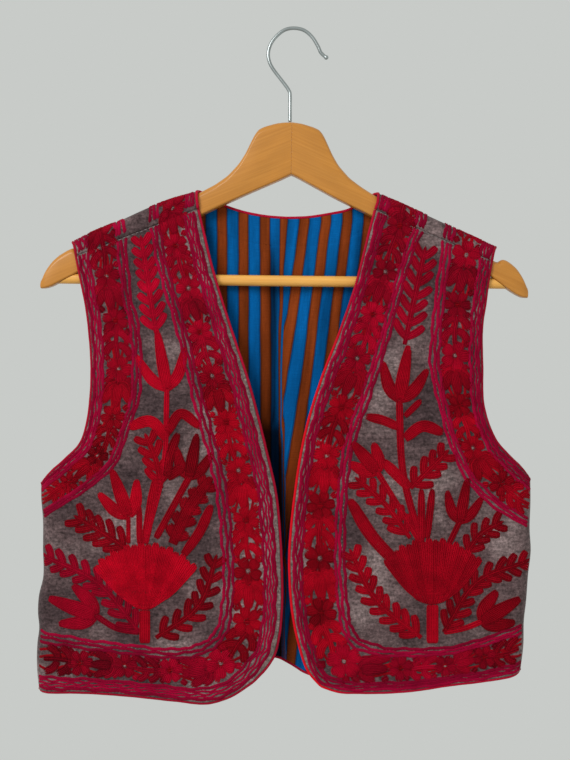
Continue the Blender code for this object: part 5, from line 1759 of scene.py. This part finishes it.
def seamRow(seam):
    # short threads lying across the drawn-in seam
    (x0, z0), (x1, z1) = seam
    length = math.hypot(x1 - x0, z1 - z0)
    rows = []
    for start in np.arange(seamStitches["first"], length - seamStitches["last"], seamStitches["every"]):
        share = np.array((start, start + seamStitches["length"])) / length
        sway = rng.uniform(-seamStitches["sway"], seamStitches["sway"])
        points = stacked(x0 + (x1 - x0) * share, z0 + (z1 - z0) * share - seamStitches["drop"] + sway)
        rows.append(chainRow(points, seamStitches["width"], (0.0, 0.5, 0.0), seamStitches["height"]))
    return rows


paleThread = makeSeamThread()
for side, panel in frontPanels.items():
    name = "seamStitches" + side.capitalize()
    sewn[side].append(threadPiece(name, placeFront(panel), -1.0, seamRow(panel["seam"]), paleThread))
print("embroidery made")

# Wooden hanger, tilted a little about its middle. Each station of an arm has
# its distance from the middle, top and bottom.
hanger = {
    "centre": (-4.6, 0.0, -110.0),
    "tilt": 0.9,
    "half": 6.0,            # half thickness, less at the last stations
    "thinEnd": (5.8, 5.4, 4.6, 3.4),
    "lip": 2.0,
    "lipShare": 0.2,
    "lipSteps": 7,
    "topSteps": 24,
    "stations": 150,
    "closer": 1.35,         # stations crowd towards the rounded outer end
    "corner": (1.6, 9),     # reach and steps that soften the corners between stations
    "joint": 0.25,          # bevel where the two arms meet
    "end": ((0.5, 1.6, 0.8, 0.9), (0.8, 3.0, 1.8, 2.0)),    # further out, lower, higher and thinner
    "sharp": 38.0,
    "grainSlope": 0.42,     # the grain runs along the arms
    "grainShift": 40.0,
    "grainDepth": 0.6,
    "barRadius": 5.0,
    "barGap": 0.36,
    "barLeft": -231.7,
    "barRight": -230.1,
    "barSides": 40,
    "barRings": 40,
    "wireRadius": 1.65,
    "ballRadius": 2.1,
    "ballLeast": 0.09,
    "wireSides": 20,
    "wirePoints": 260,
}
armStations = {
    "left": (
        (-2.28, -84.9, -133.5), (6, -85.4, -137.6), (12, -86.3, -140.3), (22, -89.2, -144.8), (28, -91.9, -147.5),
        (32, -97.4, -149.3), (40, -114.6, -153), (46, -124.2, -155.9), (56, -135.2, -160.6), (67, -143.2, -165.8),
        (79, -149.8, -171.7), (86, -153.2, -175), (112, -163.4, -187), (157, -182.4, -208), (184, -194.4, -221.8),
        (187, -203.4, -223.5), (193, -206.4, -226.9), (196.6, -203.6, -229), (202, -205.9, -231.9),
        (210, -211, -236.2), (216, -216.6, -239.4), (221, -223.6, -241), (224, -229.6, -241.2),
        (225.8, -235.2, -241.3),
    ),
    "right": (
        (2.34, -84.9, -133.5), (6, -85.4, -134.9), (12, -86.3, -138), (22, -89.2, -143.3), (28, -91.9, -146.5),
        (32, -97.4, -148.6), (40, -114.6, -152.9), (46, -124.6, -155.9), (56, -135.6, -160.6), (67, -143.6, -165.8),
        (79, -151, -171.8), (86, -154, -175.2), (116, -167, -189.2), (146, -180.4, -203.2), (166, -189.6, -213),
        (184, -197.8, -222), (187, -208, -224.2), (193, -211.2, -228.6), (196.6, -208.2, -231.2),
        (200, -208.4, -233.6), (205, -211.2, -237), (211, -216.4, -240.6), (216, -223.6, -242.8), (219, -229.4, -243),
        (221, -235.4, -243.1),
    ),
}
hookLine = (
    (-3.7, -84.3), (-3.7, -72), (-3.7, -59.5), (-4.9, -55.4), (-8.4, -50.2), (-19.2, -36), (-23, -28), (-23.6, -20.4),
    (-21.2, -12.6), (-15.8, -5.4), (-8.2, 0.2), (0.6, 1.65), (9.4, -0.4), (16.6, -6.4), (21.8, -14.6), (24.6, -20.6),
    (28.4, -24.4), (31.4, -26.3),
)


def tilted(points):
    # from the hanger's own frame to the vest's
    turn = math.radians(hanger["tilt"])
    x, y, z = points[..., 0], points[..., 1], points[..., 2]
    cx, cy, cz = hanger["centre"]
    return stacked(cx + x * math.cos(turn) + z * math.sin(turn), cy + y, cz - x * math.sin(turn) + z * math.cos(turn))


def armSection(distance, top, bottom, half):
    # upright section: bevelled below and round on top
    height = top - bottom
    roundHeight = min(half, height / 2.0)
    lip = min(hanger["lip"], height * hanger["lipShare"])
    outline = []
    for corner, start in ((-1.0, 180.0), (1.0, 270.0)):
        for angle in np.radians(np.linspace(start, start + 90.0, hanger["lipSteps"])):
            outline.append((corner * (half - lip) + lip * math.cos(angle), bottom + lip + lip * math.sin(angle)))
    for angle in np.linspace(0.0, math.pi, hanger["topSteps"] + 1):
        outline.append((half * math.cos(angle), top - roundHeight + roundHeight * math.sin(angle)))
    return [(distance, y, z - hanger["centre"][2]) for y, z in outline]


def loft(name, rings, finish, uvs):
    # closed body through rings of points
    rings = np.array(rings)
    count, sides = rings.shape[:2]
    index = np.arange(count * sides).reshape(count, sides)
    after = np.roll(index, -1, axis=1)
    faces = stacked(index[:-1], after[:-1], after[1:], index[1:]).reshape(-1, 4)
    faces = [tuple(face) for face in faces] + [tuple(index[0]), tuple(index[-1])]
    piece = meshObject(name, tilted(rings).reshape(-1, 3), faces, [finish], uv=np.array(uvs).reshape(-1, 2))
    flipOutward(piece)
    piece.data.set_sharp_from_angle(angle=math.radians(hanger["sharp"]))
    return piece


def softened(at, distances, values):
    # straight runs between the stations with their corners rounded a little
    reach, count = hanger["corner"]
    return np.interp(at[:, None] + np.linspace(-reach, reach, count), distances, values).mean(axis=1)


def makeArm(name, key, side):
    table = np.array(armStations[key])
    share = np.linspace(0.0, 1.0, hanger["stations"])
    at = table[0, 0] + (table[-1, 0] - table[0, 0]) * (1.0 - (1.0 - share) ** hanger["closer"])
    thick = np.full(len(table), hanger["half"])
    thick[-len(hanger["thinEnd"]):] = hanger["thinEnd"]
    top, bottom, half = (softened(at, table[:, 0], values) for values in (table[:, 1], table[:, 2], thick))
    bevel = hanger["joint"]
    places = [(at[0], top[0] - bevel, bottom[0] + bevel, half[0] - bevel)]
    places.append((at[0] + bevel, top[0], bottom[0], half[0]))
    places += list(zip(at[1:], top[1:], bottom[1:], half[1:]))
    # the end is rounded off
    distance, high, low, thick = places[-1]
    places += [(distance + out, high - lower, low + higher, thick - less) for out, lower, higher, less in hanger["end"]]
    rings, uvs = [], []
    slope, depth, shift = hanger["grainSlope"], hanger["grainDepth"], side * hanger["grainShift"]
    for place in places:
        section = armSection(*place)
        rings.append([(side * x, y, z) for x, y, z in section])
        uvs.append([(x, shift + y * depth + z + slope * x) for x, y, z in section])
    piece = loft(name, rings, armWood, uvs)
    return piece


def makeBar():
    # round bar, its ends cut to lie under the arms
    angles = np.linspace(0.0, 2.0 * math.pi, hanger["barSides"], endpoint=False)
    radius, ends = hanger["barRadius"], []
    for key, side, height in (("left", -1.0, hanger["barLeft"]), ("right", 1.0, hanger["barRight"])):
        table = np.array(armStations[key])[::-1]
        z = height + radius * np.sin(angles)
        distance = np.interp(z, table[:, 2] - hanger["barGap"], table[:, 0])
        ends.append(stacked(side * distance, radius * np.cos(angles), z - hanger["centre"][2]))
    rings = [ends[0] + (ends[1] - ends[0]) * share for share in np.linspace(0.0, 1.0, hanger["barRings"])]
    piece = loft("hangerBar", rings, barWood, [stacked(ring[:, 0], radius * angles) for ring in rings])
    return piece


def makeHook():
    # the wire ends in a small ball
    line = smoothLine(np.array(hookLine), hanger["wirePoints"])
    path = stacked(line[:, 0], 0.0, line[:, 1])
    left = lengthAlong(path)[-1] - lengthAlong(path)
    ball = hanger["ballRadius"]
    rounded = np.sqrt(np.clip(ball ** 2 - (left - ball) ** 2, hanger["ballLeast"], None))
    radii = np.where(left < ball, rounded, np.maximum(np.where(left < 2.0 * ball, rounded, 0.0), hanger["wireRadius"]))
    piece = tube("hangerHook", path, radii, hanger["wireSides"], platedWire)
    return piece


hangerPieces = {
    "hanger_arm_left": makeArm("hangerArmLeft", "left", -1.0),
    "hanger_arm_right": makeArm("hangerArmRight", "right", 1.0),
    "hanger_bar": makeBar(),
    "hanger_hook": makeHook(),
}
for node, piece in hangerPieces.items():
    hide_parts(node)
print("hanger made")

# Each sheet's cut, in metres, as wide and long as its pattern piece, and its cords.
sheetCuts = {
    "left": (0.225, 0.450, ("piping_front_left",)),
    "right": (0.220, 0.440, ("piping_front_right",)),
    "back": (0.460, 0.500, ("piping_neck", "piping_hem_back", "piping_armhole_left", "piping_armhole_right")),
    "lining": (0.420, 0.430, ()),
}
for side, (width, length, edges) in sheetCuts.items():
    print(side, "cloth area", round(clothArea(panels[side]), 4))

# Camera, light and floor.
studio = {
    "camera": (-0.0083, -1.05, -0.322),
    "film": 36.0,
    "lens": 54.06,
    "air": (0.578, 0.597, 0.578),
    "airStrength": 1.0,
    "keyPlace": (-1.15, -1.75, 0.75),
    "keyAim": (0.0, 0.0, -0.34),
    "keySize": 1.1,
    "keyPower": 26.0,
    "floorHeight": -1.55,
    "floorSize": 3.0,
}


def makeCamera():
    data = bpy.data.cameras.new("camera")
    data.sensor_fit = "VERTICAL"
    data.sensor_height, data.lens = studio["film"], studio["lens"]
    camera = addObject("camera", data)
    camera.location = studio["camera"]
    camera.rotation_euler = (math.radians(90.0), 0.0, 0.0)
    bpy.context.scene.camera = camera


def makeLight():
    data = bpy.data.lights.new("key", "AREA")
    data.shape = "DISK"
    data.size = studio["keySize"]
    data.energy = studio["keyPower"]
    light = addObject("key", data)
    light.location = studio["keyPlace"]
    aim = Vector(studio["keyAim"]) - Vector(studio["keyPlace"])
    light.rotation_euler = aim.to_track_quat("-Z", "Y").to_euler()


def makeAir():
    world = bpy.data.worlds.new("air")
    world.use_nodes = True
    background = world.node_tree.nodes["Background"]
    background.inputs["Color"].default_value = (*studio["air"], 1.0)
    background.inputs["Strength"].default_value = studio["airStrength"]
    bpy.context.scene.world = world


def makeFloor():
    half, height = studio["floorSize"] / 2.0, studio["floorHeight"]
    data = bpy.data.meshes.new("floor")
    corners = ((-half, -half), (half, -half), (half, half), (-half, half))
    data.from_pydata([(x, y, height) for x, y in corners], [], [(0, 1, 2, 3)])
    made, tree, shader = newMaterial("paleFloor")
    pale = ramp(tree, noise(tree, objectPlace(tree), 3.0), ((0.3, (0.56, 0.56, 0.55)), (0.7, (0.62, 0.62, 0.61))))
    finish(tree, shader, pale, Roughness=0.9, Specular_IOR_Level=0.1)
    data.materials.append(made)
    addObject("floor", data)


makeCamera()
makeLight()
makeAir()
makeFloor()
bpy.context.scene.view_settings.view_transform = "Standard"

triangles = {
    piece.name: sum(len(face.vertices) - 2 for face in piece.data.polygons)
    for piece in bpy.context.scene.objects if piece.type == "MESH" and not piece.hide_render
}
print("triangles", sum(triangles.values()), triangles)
+--
Task objective
Leave out every line without the string "scene" and copy the rest.

Response to this exercise
Continue the Blender code for this object: part 5, from line 1759 of scene.py. This part finishes it.
    bpy.context.scene.camera = camera
    bpy.context.scene.world = world
bpy.context.scene.view_settings.view_transform = "Standard"
    for piece in bpy.context.scene.objects if piece.type == "MESH" and not piece.hide_render